Swiss-Austrian snowboarder (born 1993)

Alessandro Hämmerle (born 30 July 1993) is a Swiss-born Austrian snowboarder, and Olympic gold medalist in the snowboard cross.

Hämmerle competed at the 2014 Winter Olympics for Austria. In the snowboard cross, he finished 2nd in his 1/8 round race, advancing to the quarter-finals, where he placed 5th, not advancing, and ending up 17th overall.

As of September 2014, his best showing at the World Championships was 6th, in the 2013 snowboard cross.

Hämmerle made his World Cup debut in December 2010. As of September 2014, he had one World Cup victory, coming at Sochi in 2012–13. His best overall finish was 4th in 2012–13.

He has won the gold medal in snowboard cross at the 2022 Beijing and 2026 Milano Cortina Winter Olympics.

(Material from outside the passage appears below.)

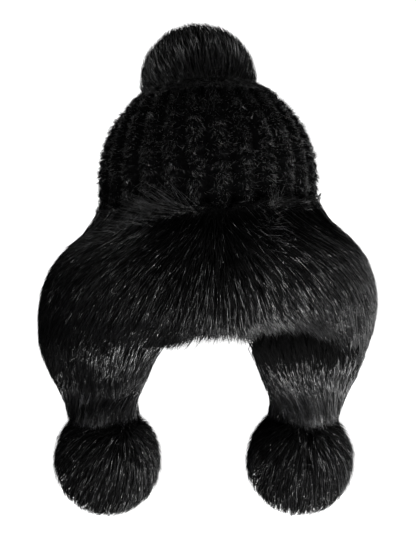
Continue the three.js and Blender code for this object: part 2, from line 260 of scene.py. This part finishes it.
FUR_SHARES = (0.32, 0.5, 0.18)  # of dull down, satin hair and glossy guard hair
FLAP_SHARES = (0.25, 0.53, 0.22)
TUFT_SHARES = (0.1, 0.35, 0.55)
POM_SHARES = (0.42, 0.47, 0.11)
PILE_SHARES = (0.15, 0.72, 0.13)
KIND_WIDTHS = (1.1, 1.0, 0.85)  # how wide each kind is beside the others
TONE_FALL = 2  # the higher, the fewer strands are light

# For a strand of one, two or three rings: where its rings and its tip are along
# it, and how wide it is at its rings
STRAND_STEPS = {1: (0, 1), 2: (0, 0.55, 1), 3: (0, 0.35, 0.7, 1)}
RING_SHARES = {1: (1.0,), 2: (0.8, 1.0), 3: (0.85, 1.0, 0.75)}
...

==Snowboard cross results==
All results are sourced from the International Ski Federation (FIS).

===Olympic Games===

- 2 medals – (2 gold)

| Year | Age | Individual | Mixed Team |
|---|---|---|---|
| 2022 | 28 | Gold | — |
| 2026 | 32 | Gold | — |

===World Cup podiums===

| Date | Location | Rank | Event |
| 17 February 2013 | Sochi | 1st place, gold medalist(s) | Snowboard cross |
| 16 March 2013 | Veysonnaz | 3rd place, bronze medalist(s) | Snowboard cross |

==Personal life==
Hämmerle was born in Switzerland to an Austrian father and Italian-born mother. He moved to Austria at the age of 8.